The setting is Italy during World War 2 and at the beginning Captain John Yossarian is in hospital, supposedly with a liver problem which has the doctors baffled but really he’s just there trying to stay alive and dodge having to fly into enemy areas and engage with enemy planes. He’s really incensed that he is still having to go on flying missions, every time he gets close to his last mission according to the rules, his boss extends the mission limit. It was originally 25 but soon it might be 80 missions. He fears he’s not going to survive the war at this rate. He would be able to get home if he was insane, but the fact that he wants to survive is proof of sanity – that’s the catch.

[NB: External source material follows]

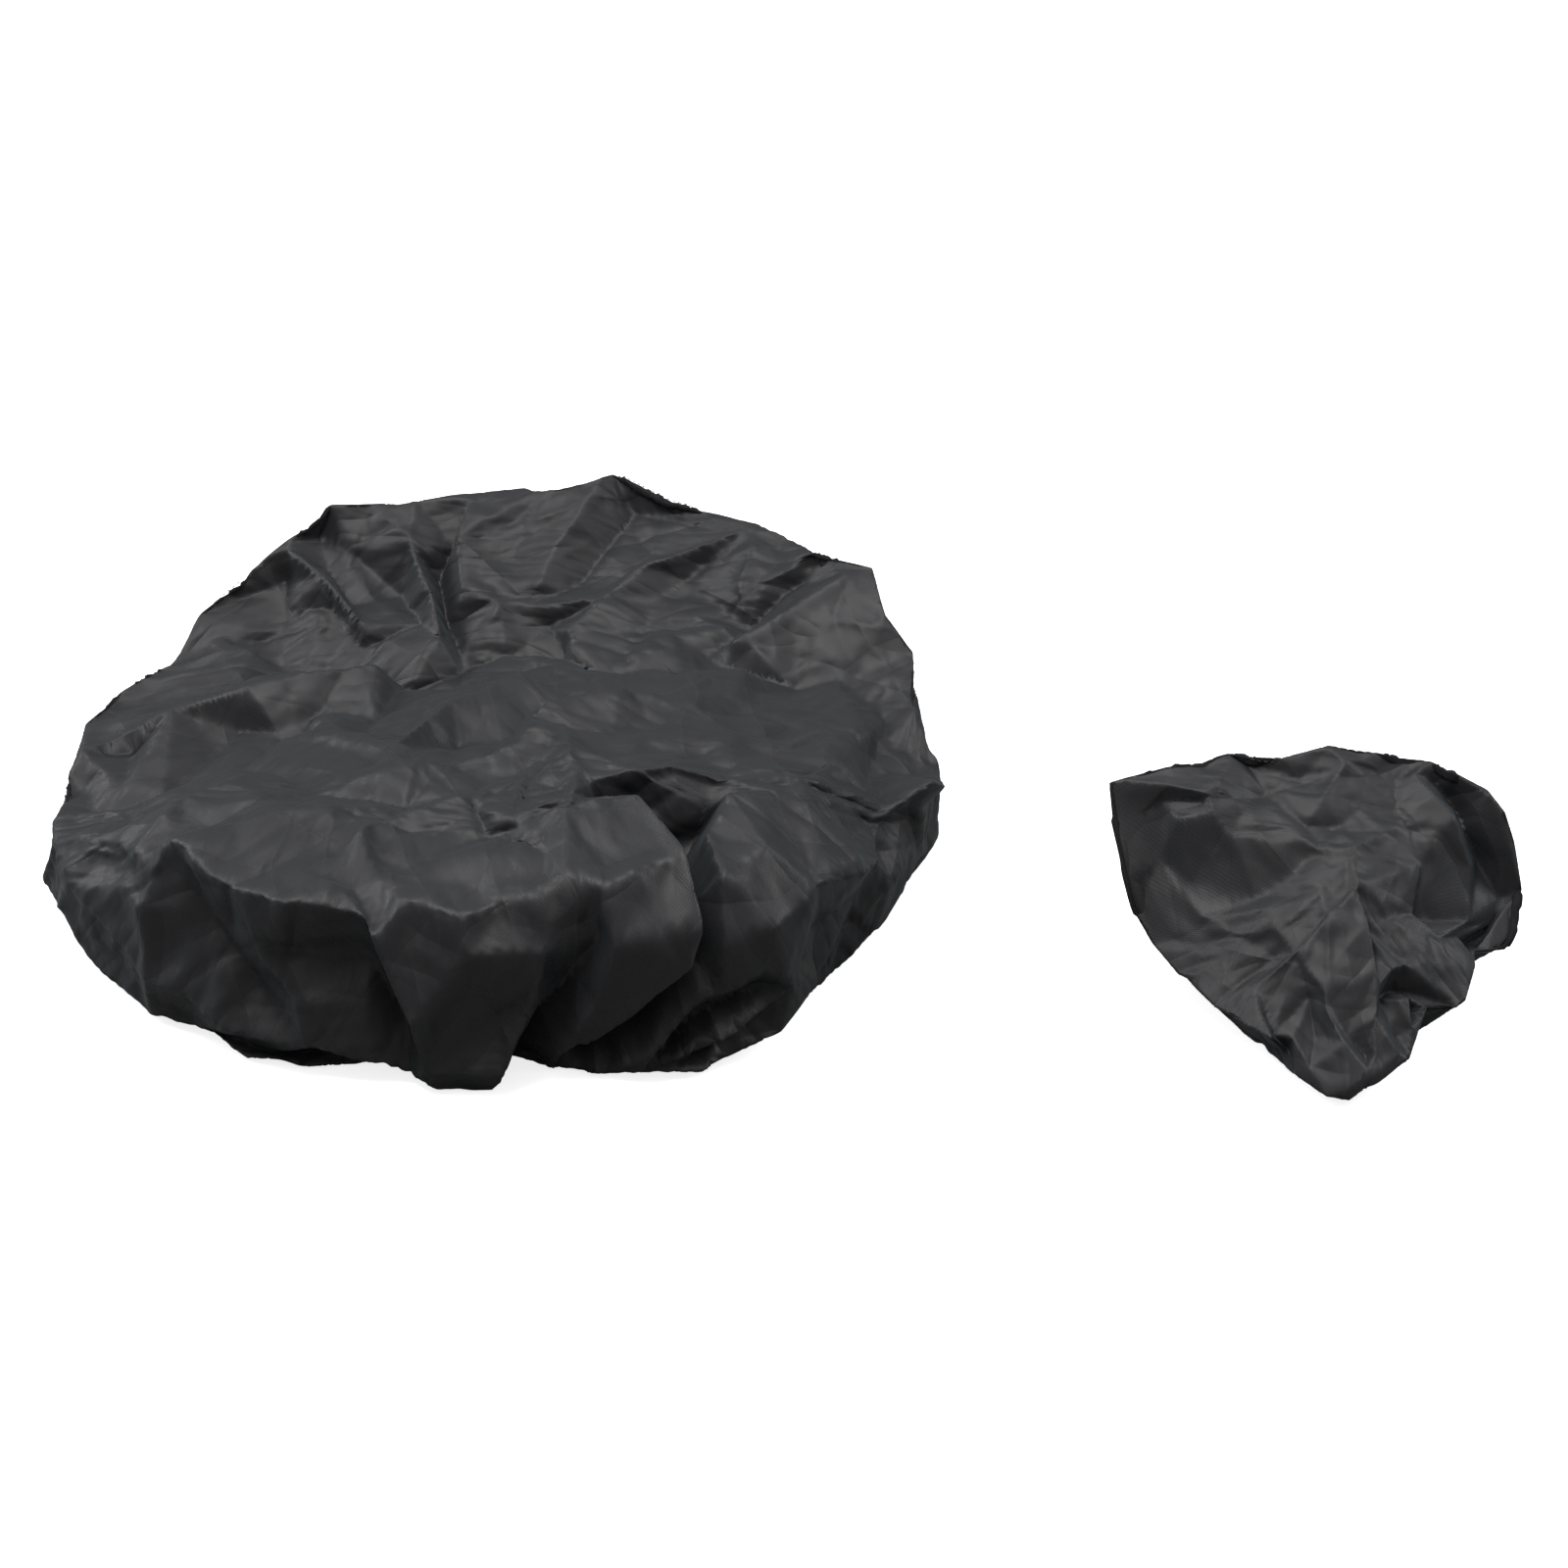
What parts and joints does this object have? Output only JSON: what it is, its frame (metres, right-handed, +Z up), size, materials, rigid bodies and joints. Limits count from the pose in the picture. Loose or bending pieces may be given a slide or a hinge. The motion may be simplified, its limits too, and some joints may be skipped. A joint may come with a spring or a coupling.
{
  "type": "wheel cover set",
  "caption": "Large and small slip-on cloth wheel covers with elastic hems, relaxed and standing open side down.",
  "frame": {"origin": "on the floor plane at the middle of the large cover", "axes": "+Z up, away from the floor that both open sides rest on; +X from the large cover towards the small cover; +Y to the back, where the side seams are"},
  "size_m": [0.992, 0.628, 0.164],
  "materials": {
    "cloth": "coated woven polyester, charcoal, slight sheen",
    "tape": "woven binding tape, matt black",
    "thread": "polyester sewing thread",
    "elastic": "braided flat elastic, matt black"
  },
  "bodies": {
    "large_base": {"large_side_band": "cloth", "large_side_seam_tape": "tape", "large_side_seam_thread": "thread", "large_hem_casing": "tape", "large_hem_thread": "thread", "large_hem_elastic": "elastic", "large_elastic_join": "thread"},
    "large_top": {"large_face_panel": "cloth", "large_face_seam_binding": "tape", "large_face_seam_thread": "thread"},
    "small_base": {"small_side_band": "cloth", "small_side_seam_tape": "tape", "small_side_seam_thread": "thread", "small_hem_casing": "tape", "small_hem_thread": "thread", "small_hem_elastic": "elastic", "small_elastic_join": "thread"},
    "small_top": {"small_face_panel": "cloth", "small_face_seam_binding": "tape", "small_face_seam_thread": "thread"}
  },
  "joints": [
    {"name": "large_cover_flatten", "type": "slide", "parent": "large_base", "child": "large_top", "axis": [0, 0, -1], "range_m": [0, 0.09], "stiffness_N_per_m": 60, "springref_m": -0.013},
    {"name": "small_cover_slide", "type": "slide", "parent": "large_base", "child": "small_base", "axis": [1, 0, 0], "range_m": [-0.05, 0.25]},
    {"name": "small_cover_flatten", "type": "slide", "parent": "small_base", "child": "small_top", "axis": [0, 0.3256, -0.9455], "range_m": [0, 0.026], "stiffness_N_per_m": 15, "springref_m": -0.011}
  ]
}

All of the high ranking officers despise each other, there’s really an internal war going on between them which is far more important as far as they are concerned than the actual war. As ever though (or so it seems to me) the craziest one is the one to be promoted. He’s only interested in getting the men to march in their off-time. That won’t be at all appealing to the men who obviously spend their time in Rome when they can, enjoying the charms of the local women.
There’s so much in this book, but it’s a difficult one to write about. It’s anti-authority, religion,
bureaucracy and anti-war, and the main character Yossarian better known as Yo-Yo is so likeable, which always helps. In fact there’s even a cat in my extended family who has been named in honour of the character!
It seems that some people have a problem with this book, I didn’t have but I must say that the more you read, the better it gets.